Note: For the nexts the initial table must contain the first endpoint, otherwise it will stuck at the initial node.

Complexity

Time complexity is obvious because of the 4 loops: \(T(V, E) = O(V^4)\), and the auxiliary space complexity \(S(V,E) = O(V^2)\).

Second Implementation (improved time complexity)

We can improve the time complexity of the algorithm by computing only \(log(n)\) distance matrices. Assuming the graph does not contain negative cycle, just as for Bellman-Ford, \(d^{V-1} = d^{V} = d^{V+1}=…\), so if we initialize the first table \(d^1=W\) (where \(W\) is the weights table or adjacency matrix) then \(d^2 = W \cdot W\), \(d^4 = W^2 \cdot W^2\), until \(d^{V-1}\). The “\(\cdot\)” comes from the analogy with matrix multiplication (see, CLRS, 3rd edition, pg.688).


The recursive function: \(d^{1}(u,v)=w(u,v)\), \(d^{2k} = min_{x \in V} \left \{ d^{k}(u,v), d^{k}(u,x) + d^{k}(x,v) \right \}\)

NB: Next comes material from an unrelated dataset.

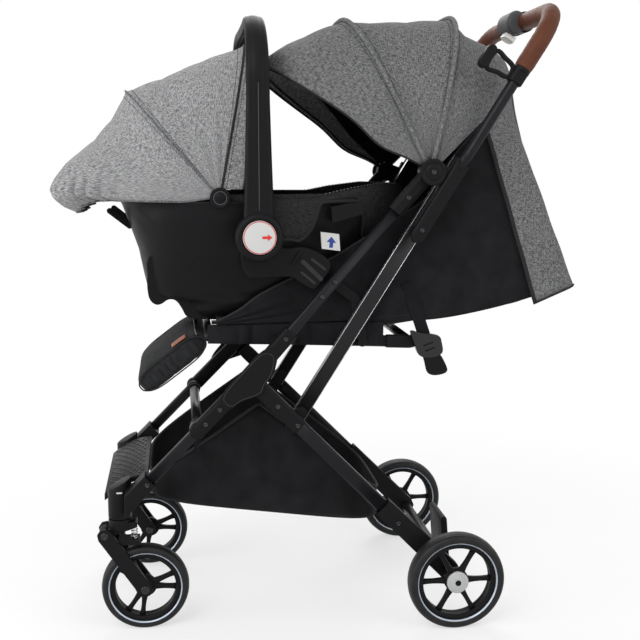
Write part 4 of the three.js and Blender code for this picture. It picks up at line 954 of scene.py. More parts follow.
@dataclass
class Assembly:
    """A sub-assembly and how its pieces are finished and carried.

    Attributes:
        frame: The loaded CAD frame.
        count: Pieces made so far.
    """

    frame: dict
    count: int = 0

    def add(self, obj: Object, finish: Finish, body: Optional[str], replaces: Names = ()) -> Object:
        """Finishes a piece and puts it on its body.

        Args:
            obj: The piece, in place.
            finish: Its finish.
            body: The CAD body that carries it, or None to leave it on no body.
            replaces: The CAD nodes that it stands for.

        Returns:
            The piece.
        """
        if not obj.data.materials:
            obj.data.materials.append(BOOK.get(finish))
        elif obj.data.materials[0] is None:
            obj.data.materials[0] = BOOK.get(finish)
        if body:
            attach(obj, body)
        if replaces:
            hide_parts(*replaces)
        self.count += 1
        log.info("%s: %s in %s on %s", type(self).__name__, obj.name, finish.name, body or "two bodies")
        return obj

    def turned(
        self, name: str, centre: Pair, shape: Sequence[Pair], finish: Finish, body: str,
        replaces: Names = (), sign: int = 1, edge: float = 0.0, closed: bool = False, segments: int = 48,
    ) -> Object:
        """Adds a profile turned about an axis along X."""
        obj = lathe(name, centre, [(x * sign, r) for x, r in shape], closed, segments)
        return self.add(rounded(obj, edge, SWEPT_SHARP) if edge else obj, finish, body, replaces)

    def cut(
        self, name: str, outline: Sequence[Pair], span: Pair, bevel: float, finish: Finish, body: str,
        replaces: Names = (), sign: int = 1,
    ) -> Object:
        """Adds a side-view outline drawn out along X."""
        return self.add(plate(name, outline, span[0] * sign, span[1] * sign, bevel), finish, body, replaces)

    def swept(
        self, name: str, path: Path, section: Array, finish: Finish, body: Optional[str],
        replaces: Names = (), up: Sequence[float] = (1, 0, 0), loop: bool = False,
        scale: Optional[Array] = None, edge: float = 0.0, sharp: float = SWEPT_SHARP,
    ) -> Object:
        """Adds a section swept along a path."""
        obj = tube(name, path, section, up, loop, scale)
        return self.add(rounded(obj, edge, sharp) if edge else obj, finish, body, replaces)

    def sewn(
        self, name: str, path: Array, finish: Finish, body: Optional[str], pitch: float = 6.0,
        length: float = 1.7, width: float = 0.45,
    ) -> Object:
        """Adds a row of stitches."""
        return self.add(stitch_line(name, path, finish, pitch, length, width), finish, body)

    def softened(self, node: str, name: str, radius: float, body: str, finish: Finish = PLASTIC) -> Object:
        """Adds a CAD node with rounded edges in the place of the plain one."""
        return self.add(soften(self.frame, node, name, radius), finish, body, [node])

    def screws(self, name: str, body: str, places: Sequence[Point], radius: float = 4.2) -> Object:
        """Adds domed screw heads with a socket, facing away from the middle.

        Args:
            name: Name of the piece.
            body: The body that carries them.
            places: X of the face and Y, Z of each screw.
            radius: Radius of a head.

        Returns:
            The piece.
        """
        shape = [(-1, 0.0), (-1, 1.0), (0.4, 1.0), (1.3, 0.86), (1.7, 0.62), (1.75, 0.46), (0.7, 0.4), (0.7, 0.0)]
        heads = []
        for k, (x, y, z) in enumerate(places):
            out = math.copysign(1.0, x)
            profile = [(x + out * dx, radius * r) for dx, r in shape]
            heads.append(lathe(f"{name}.{k}", (y, z), profile, segments=18))
        return self.add(joined(name, heads), GLOSS, body)


@dataclass(frozen=True)
class WheelSpec:
    """Sizes of one kind of wheel, in mm."""

    radius: float
    rim: float
    width: float
    hub: float
    unit: tuple[float, ...]
    repeats: int
    stripe: float


REAR_WHEEL = WheelSpec(85, 67, 32, 17, (0,), 6, 69.6)
FRONT_WHEEL = WheelSpec(75, 59, 30, 15, (23, -5), 3, 62.0)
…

The idea is quite simple: if we know all the shortest paths for any \((u,v)\) using at most \(k\) edges, then the shortest paths for any \((u,v)\) using at most \(2k\) edges is the minimum sum of pair of paths using at most \(k\) edges among all possible predecessors of \(v\). For clarity see the picture below:

pic_01

/* Repeated squaring: in the absence of negative cycles d:k = d:m for any k >= n - 1,
 * so we can compute d:n-1 within ceil(log(n-1)) loops.
 */
for(int k = 1; k < n - 1; k*=2) { // at most 2*k edges

	for (int u = 0; u < n; u++) {
		for (int v = 0; v < n; v++) {

			for (int x = 0; x < n; x++) { // all predecessors of v
				if (d[u][x] == INF || d[x][v] == INF) continue; // no paths

				d[u][v] = min(d[u][v], d[u][x] + d[x][v]);
			}
		}
	}
}

Path Reconstruction

Path reconstruction is very simple (and similar with the one from the first implementation):

  • \(pred[u][v] = x \rightarrow pred[u][v] = pred[x][v]\);
  • \(next[u][v] = next[u][x] \rightarrow next[u][v] = next[u][x]\);

Complexity

Time complexity is: \(T(V, E) = O(V^3log(n))\), and the auxiliary space complexity \(S(V,E) = O(V^2)\).

Negative Cycle Detection

Just as plain Bellman-Ford, Generalized Bellman-Ford also detects negative cycles. If a shorter path exists after computing \(log(n)\) square distance matrices, then the graph must contain a negative cycle, which basically means that there is a loop from \(v\) to \(v\) that is less than \(0\), so the distance matrix must contain some value less than \(0\) on its diagonal.